_AIM OF THE TASK_
Repeat the material in full. Keep every line exactly as it is.

_DATA BLOCK_
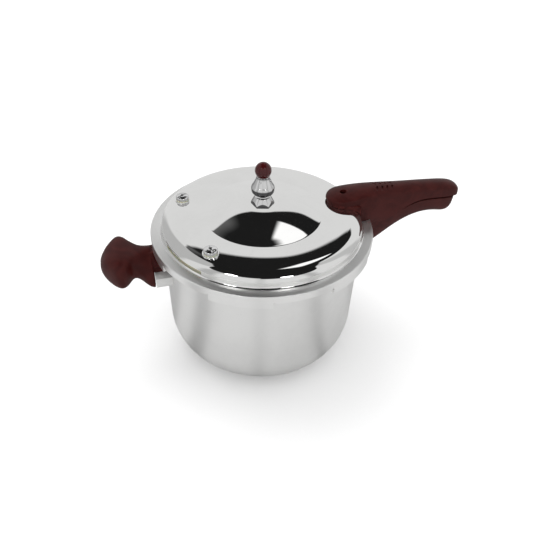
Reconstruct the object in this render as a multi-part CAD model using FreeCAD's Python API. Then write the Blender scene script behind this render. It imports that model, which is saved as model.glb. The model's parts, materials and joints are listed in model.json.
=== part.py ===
import FreeCAD, Part
import math
import os

# A 22 cm stovetop pressure cooker with a bayonet lid, in millimetres.
# The origin is the centre of the flat base, +Z is up and the long handles point along +X.

os.makedirs("parts", exist_ok=True)
Vector = FreeCAD.Vector
UP = Vector(0, 0, 1)

# ---- driving dimensions ----
POT_R = 111.0               # outside radius of the pot's wall
POT_WALL = 2.5
POT_FLOOR = 4.0
BASE_CORNER_R = 50.0        # large corner between floor and wall
FLANGE_Z = 153.6            # underside of the pot's bayonet flange
FLANGE_T = 3.2
FLANGE_R = 119.6            # tip of the pot's lugs
LUG_ROOT_R = 112.8          # flange between the pot's lugs
COLLAR_R = 105.3            # sealing collar that stands inside the lid
COLLAR_TOP = 168.6

LUG_COUNT = 6
LUG_PHASE = 5.5             # middle of one lug, degrees from +X
LID_LUG_ARC = 30.0
POT_LUG_ARC = 26.0

LID_T = 2.2
DOME_TOP = 190.2
CREASE_R = 66.0             # valley between the centre dome and the outer ring of the lid
CREASE_Z = 180.5
WALL_R = 110.6              # upright wall of the lid
BRIM_R = 123.0
BRIM_Z = 165.3              # top of the flat brim
SKIRT_Z = 156.5             # lower edge of the skirt between the lugs
HOOK_Z = 150.4              # underside of the inward hooks
HOOK_T = 2.5
HOOK_R = 113.5              # inner edge of the inward hooks
WINDOW_ARC = (-168.0, -137.0)   # gasket relief window in the lid's wall
SEAT_Z = 181.0              # flat seats for the valves in the lid's outer ring
SEAT_FLOOR = 176.4

GASKET_OUT = 108.2
GASKET_IN = 99.5

VALVE_R = 92.0              # pitch radius of the two relief valves
VALVE_ANGLES = (153.0, -138.0)
FLOAT_X = 93.5              # pressure indicator under the hole in the lid's handle
SCREW_XY = ((84.0, 9.5), (84.0, -9.5))
POT_SCREW_X = 136.0         # screw up through the pot's handle into its bracket

HEAD_Z = 184.2              # flat underside of the lid handle's head
HEAD_END_X = 107.0          # the head ends here and the foot drops to the brim
HANDLE_GAP = 0.8            # gap between the two long handles
HELPER_RIDGE = 7.0         # half-width of the flat top of the helper handle's base
BRIM_CLEAR = 0.6            # room between the brim and what is fixed to the pot
HANDLE_LENGTH = 240.2       # tip of the lid's handle from the pot's axis

WEIGHT_Z = 202.6            # underside of the pressure weight
WEIGHT_TOP = 223.4
HEX_FLATS = 22.2            # hexagon at the foot of the vent pipe
HEX_H = 9.6
HEX_TURN = -14.0            # one corner of the hexagon, degrees from +X
KNOB_Z = 230.0              # centre of the weight's ball knob
KNOB_R = 8.8


# ---- helpers ----
def save(shape, node):
    solid = shape.removeSplitter()
    if not solid.isValid() or solid.Volume <= 0.0:
        raise ValueError("bad solid in " + node)
    solid.exportStep("parts/" + node + ".step")
    print(f"{node:24s} {len(solid.Solids)} solid(s)  {solid.Volume / 1000.0:9.3f} cm3")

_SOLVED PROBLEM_
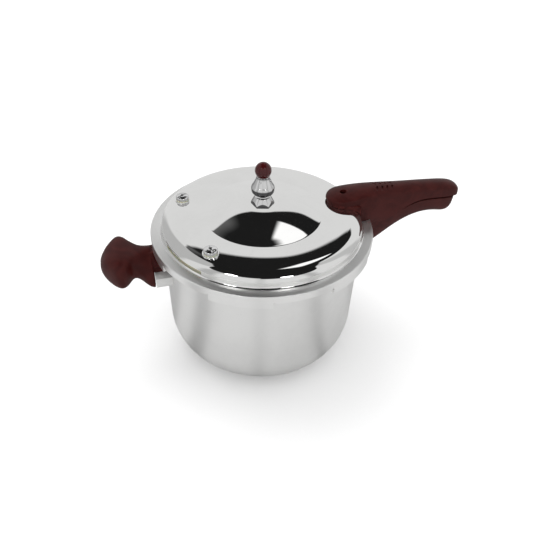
Reconstruct the object in this render as a multi-part CAD model using FreeCAD's Python API. Then write the Blender scene script behind this render. It imports that model, which is saved as model.glb. The model's parts, materials and joints are listed in model.json.
=== part.py ===
import FreeCAD, Part
import math
import os

# A 22 cm stovetop pressure cooker with a bayonet lid, in millimetres.
# The origin is the centre of the flat base, +Z is up and the long handles point along +X.

os.makedirs("parts", exist_ok=True)
Vector = FreeCAD.Vector
UP = Vector(0, 0, 1)

# ---- driving dimensions ----
POT_R = 111.0               # outside radius of the pot's wall
POT_WALL = 2.5
POT_FLOOR = 4.0
BASE_CORNER_R = 50.0        # large corner between floor and wall
FLANGE_Z = 153.6            # underside of the pot's bayonet flange
FLANGE_T = 3.2
FLANGE_R = 119.6            # tip of the pot's lugs
LUG_ROOT_R = 112.8          # flange between the pot's lugs
COLLAR_R = 105.3            # sealing collar that stands inside the lid
COLLAR_TOP = 168.6

LUG_COUNT = 6
LUG_PHASE = 5.5             # middle of one lug, degrees from +X
LID_LUG_ARC = 30.0
POT_LUG_ARC = 26.0

LID_T = 2.2
DOME_TOP = 190.2
CREASE_R = 66.0             # valley between the centre dome and the outer ring of the lid
CREASE_Z = 180.5
WALL_R = 110.6              # upright wall of the lid
BRIM_R = 123.0
BRIM_Z = 165.3              # top of the flat brim
SKIRT_Z = 156.5             # lower edge of the skirt between the lugs
HOOK_Z = 150.4              # underside of the inward hooks
HOOK_T = 2.5
HOOK_R = 113.5              # inner edge of the inward hooks
WINDOW_ARC = (-168.0, -137.0)   # gasket relief window in the lid's wall
SEAT_Z = 181.0              # flat seats for the valves in the lid's outer ring
SEAT_FLOOR = 176.4

GASKET_OUT = 108.2
GASKET_IN = 99.5

VALVE_R = 92.0              # pitch radius of the two relief valves
VALVE_ANGLES = (153.0, -138.0)
FLOAT_X = 93.5              # pressure indicator under the hole in the lid's handle
SCREW_XY = ((84.0, 9.5), (84.0, -9.5))
POT_SCREW_X = 136.0         # screw up through the pot's handle into its bracket

HEAD_Z = 184.2              # flat underside of the lid handle's head
HEAD_END_X = 107.0          # the head ends here and the foot drops to the brim
HANDLE_GAP = 0.8            # gap between the two long handles
HELPER_RIDGE = 7.0         # half-width of the flat top of the helper handle's base
BRIM_CLEAR = 0.6            # room between the brim and what is fixed to the pot
HANDLE_LENGTH = 240.2       # tip of the lid's handle from the pot's axis

WEIGHT_Z = 202.6            # underside of the pressure weight
WEIGHT_TOP = 223.4
HEX_FLATS = 22.2            # hexagon at the foot of the vent pipe
HEX_H = 9.6
HEX_TURN = -14.0            # one corner of the hexagon, degrees from +X
KNOB_Z = 230.0              # centre of the weight's ball knob
KNOB_R = 8.8


# ---- helpers ----
def save(shape, node):
    solid = shape.removeSplitter()
    if not solid.isValid() or solid.Volume <= 0.0:
        raise ValueError("bad solid in " + node)
    solid.exportStep("parts/" + node + ".step")
    print(f"{node:24s} {len(solid.Solids)} solid(s)  {solid.Volume / 1000.0:9.3f} cm3")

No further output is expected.